Полибию хочется думать, что «почти все граждане» могут наслаждаться получением доходов с завоеванных территорий. Он не видит ни разоренной сельской Италии, ни городской бедноты Рима, соответствуя здесь в некотором разрезе Теренцию, тоже желавшему, чтобы его пьесы смотрели «многие». Городской и сельский хищник часто объединялись в одном персонаже, и рецепт Катона Старшего, заявившего, что «человека, в счетных книгах которого значится больше нажитого лично, нежели полученного в наследство, следует считать удивительным, божественным, заслуживающим всяческого уважения», имел одинаковое значение и для руководителя рационализированного сельского хозяйства по предложениям этого ненавистника эллинистической культуры, и для городского спекулянта, жаждавшего лучших процентов при ограблении государственных имуществ.
По мнению величайшего буржуазного историка XIX века Теодора Моммзена, в Риме наступала эра «революции». Говоря точнее, основной антагонизм римского рабовладельческого общества, антагонизм рабовладельцев и рабов, все глубже вовлекал в свой водоворот те слои римского общества, которые становились все более и более обездоленными благодаря максимальному развитию рабовладения и властвования ростовщического и купеческого капитала.
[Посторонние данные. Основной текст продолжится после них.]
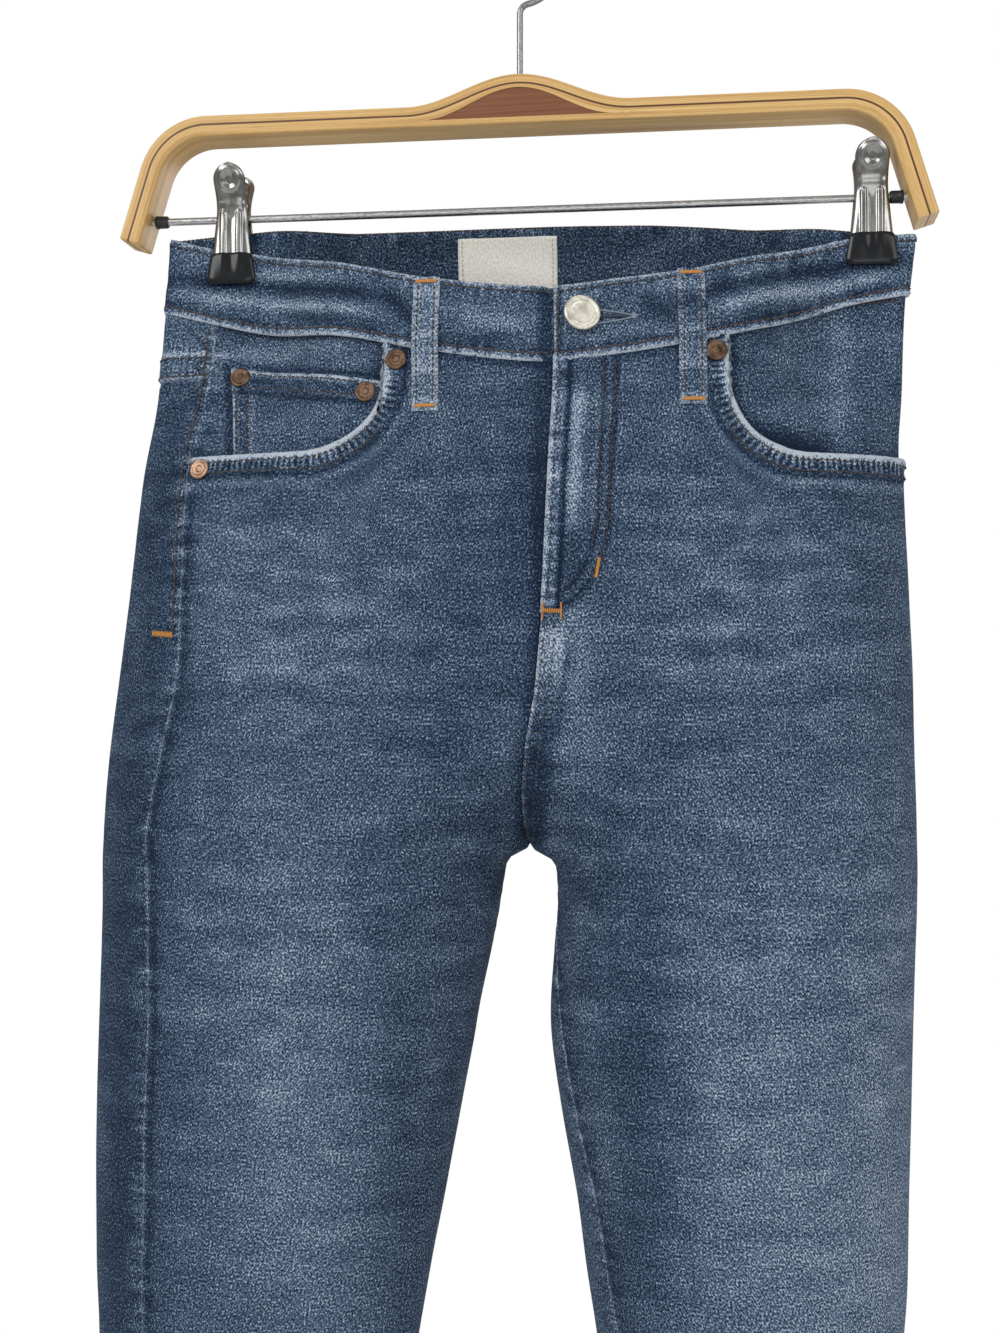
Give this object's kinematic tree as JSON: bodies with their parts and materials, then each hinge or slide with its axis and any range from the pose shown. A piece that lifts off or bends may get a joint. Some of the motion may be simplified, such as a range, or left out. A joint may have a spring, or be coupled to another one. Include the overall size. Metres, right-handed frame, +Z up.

Правда, у этих слоев не было правильного осознания основных причин своих бедствий, — их социальный идеал лежал если и: в не очень далеком, то, во всяком случае, невозвратимом прошлом — в утопии блаженного мелкокрестьянского труда. Но бурный, хотя и скоропреходящий, пафос их революционных выступлений все же мог выносить на своем гребне таких социальных реформаторов, как Тиберий и Гай Гракхи.